━━ Given information

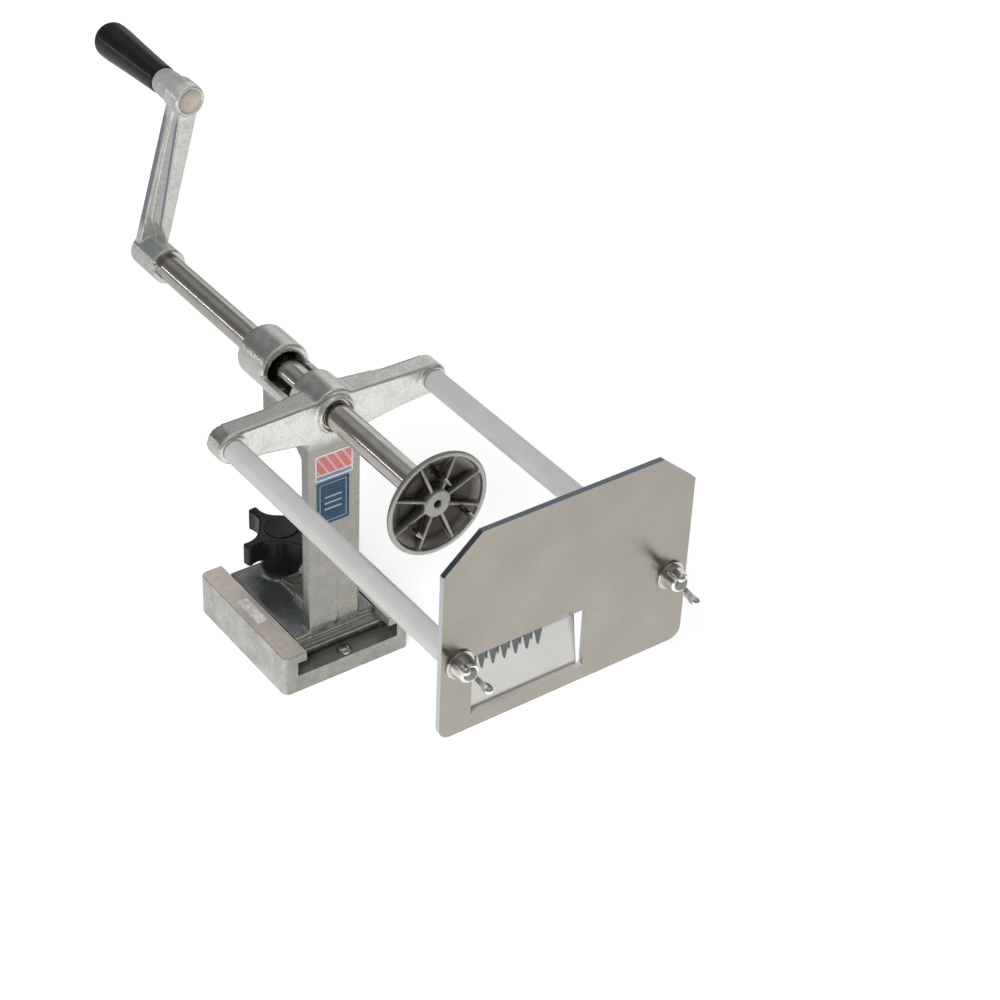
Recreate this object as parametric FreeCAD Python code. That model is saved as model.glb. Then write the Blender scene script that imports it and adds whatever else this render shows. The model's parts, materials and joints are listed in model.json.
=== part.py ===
import FreeCAD, Part
import math
import os

# Table-top spiral potato cutter. Millimetres. X to the right, Y from the cutting plate back to
# the crank, Z up, origin at the middle of the base underside.

os.makedirs("parts", exist_ok=True)
V = FreeCAD.Vector
alongY = V(0, 1, 0)
inch = 25.4

# ---- driving dimensions ----
base_width, base_length, base_height = 4 * inch, 4.5 * inch, 1.25 * inch
slot_floor = 13.8                    # top of the floor of the T-slot
slot_lip = 24.9                      # underside of the two lips that hold the foot down
shaft_radius = 0.375 * inch
shaft_z = 205.0                      # height of the shaft and of both guide rods
rod_spacing = 6 * inch
rod_radius = 7.7
plate_margin = 0.5 * inch            # from a rod's centre to the side edge of the plate
plate_height, plate_thick = 140.3, 3.85
plate_front = -290.7                 # front face of the cutting plate
plate_low = 152.7
window_margin = 9.2                  # from the left rod's centre to the window
window_width, window_low, window_high = 81.0, 163.0, 206.0
crank_reach = 121.0                  # shaft centre to handle centre
crank_lean = math.radians(12.7)      # lean of the crank arm to the right of upright
crank_front, crank_rear = 187.0, 209.0
hub_front, hub_radius = 178.0, 12.8
grip_front, grip_rear = 222.0, 305.0
chuck_radius, chuck_face = 36.8, -158.5
skewer_way = 4.5                     # radius of the skewer's way through the plate
knob_y = 30.0                        # clamp screw, behind the post
knob_low, knob_rim, knob_high = 37.2, 52.2, 68.2
knob_reach = 31.8                    # screw centre to the end of a knob arm

# ---- named clearances ----
slide_gap = 0.3                      # foot in its T-slot
run_gap = 0.05                       # radial, shaft in its bushings and handle on its bolt
fit_gap = 0.05                       # parts that are fixed to each other
thread_gap = 0.08

# ---- derived sizes ----
rod_x = rod_spacing / 2
plate_width = rod_spacing + 2 * plate_margin
plate_back = plate_front + plate_thick
window = dict(left=-rod_x + window_margin, low=window_low, high=window_high,
              right=-rod_x + window_margin + window_width)
wing_front, wing_rear = -40.8, -26.0
pad_front = wing_front - 1.2         # machined ring on the wing where a rod starts
rod_spigot = 5.0
spigot_end = wing_rear - 2.5
stud_radius = 5 / 32 * inch
crank_x = crank_reach * math.sin(crank_lean)
crank_z = shaft_z + crank_reach * math.cos(crank_lean)
post_front, post_back, post_half = -39.8, -30.9, 20.4
boss_front, bushing_face, boss_rear = -44.0, -41.4, -11.0
collar_front, collar_rear = 20.0, 52.0
collar_radius, collar_bore, mouth_radius, boss_radius = 19.0, 15.0, 13.5, 18.0
foot_top = base_height + 0.15
bushing_bore = shaft_radius + run_gap
shaft_front = chuck_face + 7.6


def box(x0, x1, y0, y1, z0, z1):
    return Part.makeBox(x1 - x0, y1 - y0, z1 - z0, V(x0, y0, z0))


def rod_y(x, z, radius, y0, y1):
    return Part.makeCylinder(radius, y1 - y0, V(x, y0, z), alongY)


def rod_z(x, y, radius, z0, z1):
    return Part.makeCylinder(radius, z1 - z0, V(x, y, z0))


def wire_through(points, place):
    # points are corners; a corner given as (a, b, "via") is the middle of an arc between its neighbours
    edges, n, i = [], len(points), 0
    while i < n:
        here, ahead = points[i], points[(i + 1) % n]
        if len(ahead) == 3:
            beyond = points[(i + 2) % n]
            edges.append(Part.Arc(place(*here[:2]), place(*ahead[:2]), place(*beyond[:2])).toShape())
            i += 2
        else:
            edges.append(Part.makeLine(place(*here[:2]), place(*ahead[:2])))
            i += 1
    return Part.Wire(edges)


def slab_xz(points, y0, y1):
    return Part.Face(wire_through(points, lambda x, z: V(x, y0, z))).extrude(V(0, y1 - y0, 0))


def slab_yz(points, x0, x1):
    return Part.Face(wire_through(points, lambda y, z: V(x0, y, z))).extrude(V(x1 - x0, 0, 0))


def slab_xy(points, z0, z1):
    return Part.Face(wire_through(points, lambda x, y: V(x, y, z0))).extrude(V(0, 0, z1 - z0))


def turned_y(x, z, points):
    # solid of revolution about a line along Y; points are (y, radius)
    wire = wire_through(points, lambda y, r: V(x + r, y, z))
    return Part.Face(wire).revolve(V(x, 0, z), alongY, 360)


def turned_z(x, y, points):
    # solid of revolution about an upright line; points are (z, radius)
    wire = wire_through(points, lambda z, r: V(x + r, y, z))
    return Part.Face(wire).revolve(V(x, y, 0), V(0, 0, 1), 360)


def soften(shape, radius, pick):
    solid = shape.Solids[0]
    return solid.makeFillet(radius, [e for e in solid.Edges if pick(e)])


def is_upright(edge):
    return abs(edge.tangentAt(edge.FirstParameter).z) > 0.99 and edge.Curve.TypeId == "Part::GeomLine"


def hex_nut(x, z, across, y0, y1, bore):
    corners = [(x + across / math.sqrt(3) * math.cos(math.radians(60 * k)),
                z + across / math.sqrt(3) * math.sin(math.radians(60 * k))) for k in range(6)]
    body = slab_xz(corners, y0, y1)
    cone = turned_y(x, z, [(y0, 0), (y0, across * 0.56), (y1 - 1.4, across * 0.62), (y1, across * 0.5), (y1, 0)])
    return body.common(cone).cut(rod_y(x, z, bore, y0 - 1, y1 + 1))


# ---- base ----
def base_casting():
    w, l, h = base_width / 2, base_length / 2, base_height
    body = soften(box(-w, w, -l, l, 0, h), 5.5, is_upright)
    body = soften(body, 1.1, lambda e: e.BoundBox.ZMin > h - 0.01)
    under, mouth = 39.8 + slide_gap, 33.2
    slot = slab_xz([(-under, slot_floor), (under, slot_floor), (under, slot_lip), (mouth, slot_lip),
                    (mouth, h + 1), (-mouth, h + 1), (-mouth, slot_lip), (-under, slot_lip)], -l - 1, l + 1)
    body = body.cut(slot)
    body = body.fuse(box(-45.2, -37.4, -14, 14.5, h - 0.3, h + 0.45)).removeSplitter()
    for x in (-38, 38):              # blind tapped holes for bolting down from below
        for y in (-45, 45):
            body = body.cut(rod_z(x, y, 2.6, -1, 10))
    return body.cut(rod_z(0, stop_y, 2.6, 6.5, slot_floor + 1))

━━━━

[Task details]
Return exactly the leading lines of the listing, stopping after the line in which "thread_gap = 0.08" occurs.

[The solution]
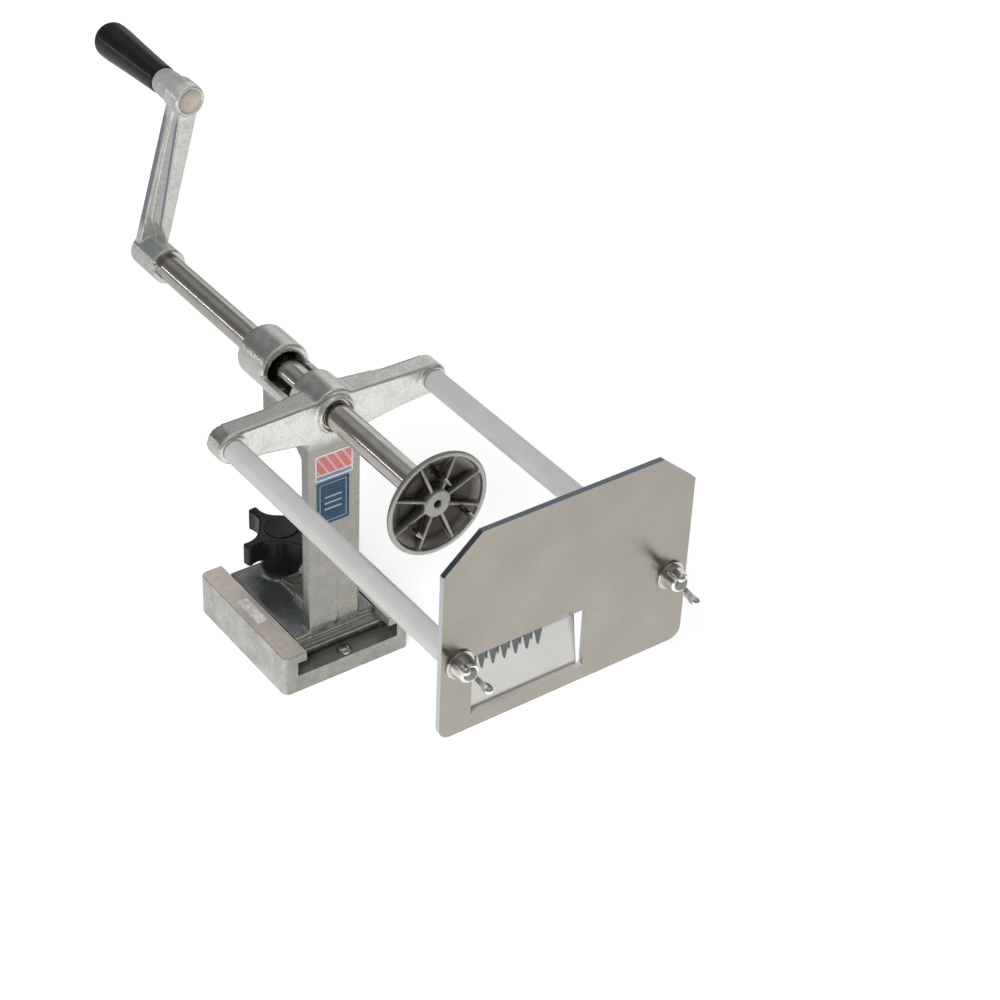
Recreate this object as parametric FreeCAD Python code. That model is saved as model.glb. Then write the Blender scene script that imports it and adds whatever else this render shows. The model's parts, materials and joints are listed in model.json.
=== part.py ===
import FreeCAD, Part
import math
import os

# Table-top spiral potato cutter. Millimetres. X to the right, Y from the cutting plate back to
# the crank, Z up, origin at the middle of the base underside.

os.makedirs("parts", exist_ok=True)
V = FreeCAD.Vector
alongY = V(0, 1, 0)
inch = 25.4

# ---- driving dimensions ----
base_width, base_length, base_height = 4 * inch, 4.5 * inch, 1.25 * inch
slot_floor = 13.8                    # top of the floor of the T-slot
slot_lip = 24.9                      # underside of the two lips that hold the foot down
shaft_radius = 0.375 * inch
shaft_z = 205.0                      # height of the shaft and of both guide rods
rod_spacing = 6 * inch
rod_radius = 7.7
plate_margin = 0.5 * inch            # from a rod's centre to the side edge of the plate
plate_height, plate_thick = 140.3, 3.85
plate_front = -290.7                 # front face of the cutting plate
plate_low = 152.7
window_margin = 9.2                  # from the left rod's centre to the window
window_width, window_low, window_high = 81.0, 163.0, 206.0
crank_reach = 121.0                  # shaft centre to handle centre
crank_lean = math.radians(12.7)      # lean of the crank arm to the right of upright
crank_front, crank_rear = 187.0, 209.0
hub_front, hub_radius = 178.0, 12.8
grip_front, grip_rear = 222.0, 305.0
chuck_radius, chuck_face = 36.8, -158.5
skewer_way = 4.5                     # radius of the skewer's way through the plate
knob_y = 30.0                        # clamp screw, behind the post
knob_low, knob_rim, knob_high = 37.2, 52.2, 68.2
knob_reach = 31.8                    # screw centre to the end of a knob arm

# ---- named clearances ----
slide_gap = 0.3                      # foot in its T-slot
run_gap = 0.05                       # radial, shaft in its bushings and handle on its bolt
fit_gap = 0.05                       # parts that are fixed to each other
thread_gap = 0.08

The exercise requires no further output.